The goal is "to move the needle," Wigder said. "Unfortunately, efforts to date haven't moved the needle. Despite all kinds of great efforts, we're still at the same place. We're also putting companies on the spot — for some companies it's not going to be possible, and that's going to mean that we're not going to be able to feature those companies."
Such companies are likely behind in building leadership that, more broadly in business, in the near future won't be so dominated by white men, she also said. "Going forward, the senior-level workforce is going to look very different," she said. "There will be diversity in terms of gender, in terms of race. In so many ways what we see today is not sustainable long term."

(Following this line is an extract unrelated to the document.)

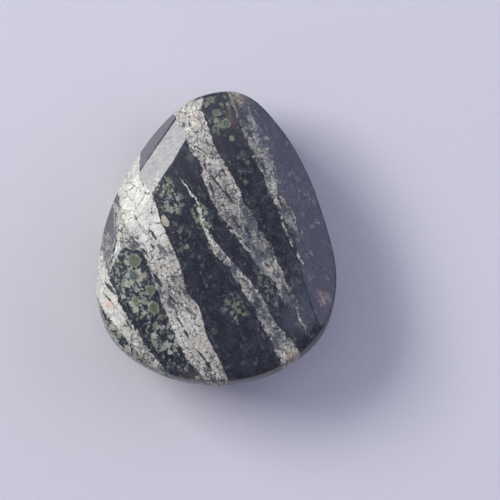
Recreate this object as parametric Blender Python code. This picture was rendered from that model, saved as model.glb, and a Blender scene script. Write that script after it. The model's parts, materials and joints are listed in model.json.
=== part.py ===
"""A polished serpentine stone: one egg-shaped pebble with ground shoulders and a flat base.

Metres, +Z up. The origin is under the middle of the stone, on the face that it rests on.
+Y runs towards the narrow end, and +X to the right of it, seen from above.
"""

import math

import bmesh
import bpy
from mathutils import Vector

# Driving dimensions.
LENGTH = 0.0420
THICKNESS = 0.0170

# How far the widest line round the stone, its girdle, reaches from the middle, as shares of LENGTH.
# Each pair is a bearing in degrees, counted anticlockwise from +X, and the reach there.
GIRDLE = (
    (0, 0.383),
    (18, 0.366),
    (40, 0.383),
    (60, 0.430),
    (80, 0.496),
    (97, 0.482),
    (112, 0.438),
    (130, 0.394),
    (150, 0.371),
    (170, 0.379),
    (190, 0.407),
    (208, 0.456),
    (225, 0.495),
    (245, 0.501),
    (270, 0.500),
    (295, 0.499),
    (317, 0.487),
    (338, 0.437),
)

# How wide the rounded rim between the wall and the top looks from above, at a bearing, in metres.
RIM = (
    (0, 0.00030),
    (30, 0.00020),
    (60, 0.00015),
    (90, 0.00020),
    (120, 0.00025),
    (150, 0.00040),
    (180, 0.00040),
    (205, 0.00050),
    (230, 0.00075),
    (260, 0.00085),
    (290, 0.00085),
    (310, 0.00080),
    (330, 0.00050),
)

# The girdle lies at half the thickness. From there an upright wall leads up to the rim, which leans
# in to a tight shoulder, and a gently domed top. A rounder belly leads down to the flat base. Each
# point is a share of the girdle's reach, how much of the rim's width is taken off it, and a share
# of the height from the girdle.
GIRDLE_HEIGHT = 0.50 * THICKNESS
TOP_RISE = THICKNESS - GIRDLE_HEIGHT
TOP_PROFILE = (
    (1.000, 0.00, 0.000),
    (1.000, 0.02, 0.300),
    (1.000, 0.05, 0.500),
    (1.000, 0.11, 0.650),
    (1.000, 0.50, 0.780),
    (1.000, 0.88, 0.872),
    (0.998, 1.00, 0.895),
    (0.970, 0.90, 0.913),
    (0.920, 0.50, 0.930),
    (0.840, 0.00, 0.949),
    (0.750, 0.00, 0.968),
    (0.600, 0.00, 0.985),
    (0.400, 0.00, 0.995),
    (0.200, 0.00, 0.9993),
    (0.100, 0.00, 1.000),
)
BELLY_PROFILE = (
    (1.000, 0.00, 0.000),
    (0.983, 0.00, 0.180),
    (0.950, 0.00, 0.370),
    (0.902, 0.00, 0.560),
    (0.842, 0.00, 0.740),
    (0.768, 0.00, 0.885),
    (0.685, 0.00, 0.972),
    (0.600, 0.00, 1.000),
)

# Ground flats: the bearing that each one faces, its tilt from level, and how far its plane lies
# from the stone's middle at the height of the girdle. The two on the left meet flats on the wall.
FLATS = {
    "upper_left_shoulder": {"bearing": 147.0, "tilt": 25.0, "reach": 0.012162},
    "upper_left_wall": {"bearing": 146.1, "tilt": 76.8, "reach": 0.015490},
    "left_shoulder": {"bearing": 157.0, "tilt": 25.0, "reach": 0.012340},
    "left_wall": {"bearing": 166.0, "tilt": 73.6, "reach": 0.015282},
    "right_shoulder": {"bearing": 28.0, "tilt": 27.0, "reach": 0.012344},
    "lower_right_shoulder": {"bearing": 12.0, "tilt": 27.0, "reach": 0.012285},
}

BEARINGS = 108  # upright lines of points round the stone
RING_GAP = 0.0013  # rings of points are no further apart than this
SNAP = 0.00004  # points this near to a flat's plane go onto it, so its rim has no slivers
STONE_COLOUR = (0.045, 0.052, 0.055, 1.0)


def clear_scene():
    for old in list(bpy.data.objects):
        bpy.data.objects.remove(old)


def eased(p0, p1, slope0, slope1, s):
    """A point between p0 and p1, with the given slopes at the two ends."""
    value = p0 * (1 + 2 * s) * (1 - s) ** 2 + p1 * s * s * (3 - 2 * s)
    return value + slope0 * s * (1 - s) ** 2 - slope1 * s * s * (1 - s)


def around(table, bearing):
    """A table's value at a bearing in degrees, on a smooth closed curve through its pairs."""
    bearing %= 360.0
    count = len(table)
    after = next((i for i, (at, _) in enumerate(table) if at > bearing), count)
    near = []
    for step in (-2, -1, 0, 1):
        turns, i = divmod(after + step, count)
        near.append((table[i][0] + 360.0 * turns, table[i][1]))
    (b0, r0), (b1, r1), (b2, r2), (b3, r3) = near
    span = b2 - b1
    slope1 = span * (r2 - r0) / (b2 - b0)
    slope2 = span * (r3 - r1) / (b3 - b1)
    return eased(r1, r2, slope1, slope2, (bearing - b1) / span)


def rings(profile, height):
    """The profile as (share of reach, share of rim, height), with more where points lie apart."""
    points = [Vector(point) for point in profile]
    last = len(points) - 1
    at = [0.0]
    for a, b in zip(points, points[1:]):
        at.append(at[-1] + (b - a).length)
    found = []
    for i in range(last):
        span = at[i + 1] - at[i]
        before, after = max(i - 1, 0), min(i + 2, last)
        slope0 = (points[i + 1] - points[before]) * (span / (at[i + 1] - at[before]))
        slope1 = (points[after] - points[i]) * (span / (at[after] - at[i]))
        run = points[i + 1] - points[i]
        steps = math.ceil(math.hypot(run.x * LENGTH / 2, run.z * height) / RING_GAP)
        for step in range(steps):
            found.append(eased(points[i], points[i + 1], slope0, slope1, step / steps))
    found.append(points[last])
    return [(point.x, point.y, point.z * height) for point in found]


def make_skin(bm):
    """Rings of points from the base to the top, joined by four-sided faces."""
    belly = [(share, rim, -drop) for share, rim, drop in rings(BELLY_PROFILE, GIRDLE_HEIGHT)]
    outline = belly[:0:-1] + rings(TOP_PROFILE, TOP_RISE)
    turns = [2 * math.pi * i / BEARINGS for i in range(BEARINGS)]
    plan = []
    for turn in turns:
        bearing = math.degrees(turn)
        outward = Vector((math.cos(turn), math.sin(turn), 0.0))
        plan.append((outward, around(GIRDLE, bearing) * LENGTH, around(RIM, bearing)))
    grid = []
    for share, rim_share, height in outline:
        lift = Vector((0.0, 0.0, GIRDLE_HEIGHT + height))
        ring = [outward * (reach * share - rim * rim_share) for outward, reach, rim in plan]
        grid.append([bm.verts.new(point + lift) for point in ring])
    for below, above in zip(grid, grid[1:]):
        for i in range(BEARINGS):
            j = (i + 1) % BEARINGS
            bm.faces.new((below[i], below[j], above[j], above[i])).smooth = True
    bm.faces.new(grid[-1]).smooth = True
    base = bm.faces.new(grid[0][::-1])
    for edge in base.edges:
        edge.smooth = False


def grind(bm, point, normal, ground):
    """Grinds away what lies beyond a plane, and leaves one flat face with a crisp rim.

    Points on the planes already ground stay where they are, so that those flats stay flat.
    """
    for vert in bm.verts:
        beyond = (vert.co - point).dot(normal)
        settled = any(abs((vert.co - at).dot(up)) < 1e-6 for at, up in ground)
        if abs(beyond) < SNAP and not settled:
            vert.co -= normal * beyond
    ground.append((point, normal))
    everything = bm.verts[:] + bm.edges[:] + bm.faces[:]
    cut = bmesh.ops.bisect_plane(
        bm, geom=everything, dist=1e-6, plane_co=point, plane_no=normal, clear_outer=True
    )
    rim = [part for part in cut["geom_cut"] if isinstance(part, bmesh.types.BMEdge)]
    flat = bmesh.ops.contextual_create(bm, geom=rim)["faces"]
    for face in flat:
        face.smooth = False
        for edge in face.edges:
            edge.smooth = False


def make_stone():
    bm = bmesh.new()
    make_skin(bm)
    middle = Vector((0.0, 0.0, GIRDLE_HEIGHT))
    ground = [(Vector((0.0, 0.0, 0.0)), Vector((0.0, 0.0, -1.0)))]
    for flat in FLATS.values():
        turn, tilt = math.radians(flat["bearing"]), math.radians(flat["tilt"])
        across = math.sin(tilt)
        normal = Vector((math.cos(turn) * across, math.sin(turn) * across, math.cos(tilt)))
        grind(bm, middle + normal * flat["reach"], normal, ground)
    set_on_origin(bm)
    mesh = bpy.data.meshes.new("stone")
    bm.to_mesh(mesh)
    bm.free()
    return bpy.data.objects.new("stone", mesh)


def set_on_origin(bm):
    """Centres the stone's outline over the origin, and brings it to its full length."""
    xs = [vert.co.x for vert in bm.verts]
    ys = [vert.co.y for vert in bm.verts]
    middle = Vector(((min(xs) + max(xs)) / 2, (min(ys) + max(ys)) / 2, 0.0))
    stretch = LENGTH / (max(ys) - min(ys))
    bmesh.ops.translate(bm, verts=bm.verts[:], vec=-middle)
    bmesh.ops.scale(bm, verts=bm.verts[:], vec=Vector((stretch, stretch, 1.0)))


def polished_serpentine():
    material = bpy.data.materials.new("polished_serpentine")
    material.use_nodes = True
    shader = material.node_tree.nodes["Principled BSDF"]
    shader.inputs["Base Color"].default_value = STONE_COLOUR
    shader.inputs["Roughness"].default_value = 0.25
    shader.inputs["Metallic"].default_value = 0.0
    return material


def main():
    clear_scene()
    collection = bpy.data.collections.new("serpentine_stone")
    bpy.context.scene.collection.children.link(collection)
    stone = make_stone()
    collection.objects.link(stone)
    stone.data.materials.append(polished_serpentine())


main()
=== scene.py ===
# %% [markdown]
# # A polished serpentine stone
# The real object is one pebble of serpentine, tumbled and polished, with pale fibre veins running
# through nearly black rock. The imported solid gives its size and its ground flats. This lesson
# puts a fine skin over that solid, cuts the cracks into it, and mixes the rock as one material.

import json
import math

import bpy
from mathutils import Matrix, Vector, noise

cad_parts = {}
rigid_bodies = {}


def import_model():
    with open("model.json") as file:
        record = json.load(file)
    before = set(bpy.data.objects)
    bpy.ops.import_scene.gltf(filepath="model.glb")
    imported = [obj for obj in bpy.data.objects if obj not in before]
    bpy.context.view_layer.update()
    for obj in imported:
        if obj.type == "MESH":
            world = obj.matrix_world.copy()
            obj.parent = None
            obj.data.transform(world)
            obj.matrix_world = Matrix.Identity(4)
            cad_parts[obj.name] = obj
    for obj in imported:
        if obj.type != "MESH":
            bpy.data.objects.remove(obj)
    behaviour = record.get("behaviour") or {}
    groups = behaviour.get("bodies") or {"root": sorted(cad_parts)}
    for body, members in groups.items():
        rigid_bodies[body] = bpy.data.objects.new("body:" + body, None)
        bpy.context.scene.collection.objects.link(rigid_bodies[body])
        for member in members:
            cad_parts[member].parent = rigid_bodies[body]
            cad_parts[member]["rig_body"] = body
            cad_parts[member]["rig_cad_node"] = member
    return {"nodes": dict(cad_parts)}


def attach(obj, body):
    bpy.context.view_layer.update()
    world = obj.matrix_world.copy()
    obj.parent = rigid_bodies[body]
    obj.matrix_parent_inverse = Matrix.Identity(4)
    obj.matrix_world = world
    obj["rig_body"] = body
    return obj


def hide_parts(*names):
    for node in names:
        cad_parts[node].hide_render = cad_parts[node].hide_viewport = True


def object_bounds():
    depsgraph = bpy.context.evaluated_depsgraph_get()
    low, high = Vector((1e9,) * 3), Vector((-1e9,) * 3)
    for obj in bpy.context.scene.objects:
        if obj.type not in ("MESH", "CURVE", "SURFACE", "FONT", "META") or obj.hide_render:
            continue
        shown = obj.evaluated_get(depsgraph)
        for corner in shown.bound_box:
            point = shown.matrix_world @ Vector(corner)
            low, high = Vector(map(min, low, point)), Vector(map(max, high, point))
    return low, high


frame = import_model()
cad_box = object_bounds()
solid = frame["nodes"]["stone"]
print("the solid measures", [round((b - a) * 1000, 2) for a, b in zip(*cad_box)], "mm")

# %% [markdown]
# ## The skin
# The solid is about 6600 triangles, and under a polished finish each one would show. A guide is
# made from a copy of it: its doubles are merged, the rims of the ground flats are creased, and a
# Subdivision Surface rounds all the rest. The guide is then left out, and only shapes the skin.

# %% Helpers to select by hand
def deselect_all():
    if bpy.context.object and bpy.context.object.mode != "OBJECT":
        bpy.ops.object.mode_set(mode="OBJECT")
    bpy.ops.object.select_all(action="DESELECT")


def pick(piece):
    deselect_all()
    piece.select_set(True)
    bpy.context.view_layer.objects.active = piece


def edit_all_of(piece):
    pick(piece)
    bpy.ops.object.mode_set(mode="EDIT")
    bpy.ops.mesh.select_all(action="SELECT")


def apply_modifier(piece, kind, **settings):
    pick(piece)
    modifier = piece.modifiers.new(kind.title(), kind)
    for name, value in settings.items():
        setattr(modifier, name, value)
    bpy.ops.object.modifier_apply(modifier=modifier.name)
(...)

Dr. Laura Sherbin, managing director of Culture@Work, a division of Working Mother Media, which includes the National Association for Female Executives, called Shoptalk's plans "an incredibly powerful move."
"It sends a message to women and young girls everywhere that their voices are important and it paves the way for future generations of talent," she told Retail Dive in an email. "We find in our research role models shape the ambitions of young women — they will reach as high as they can see."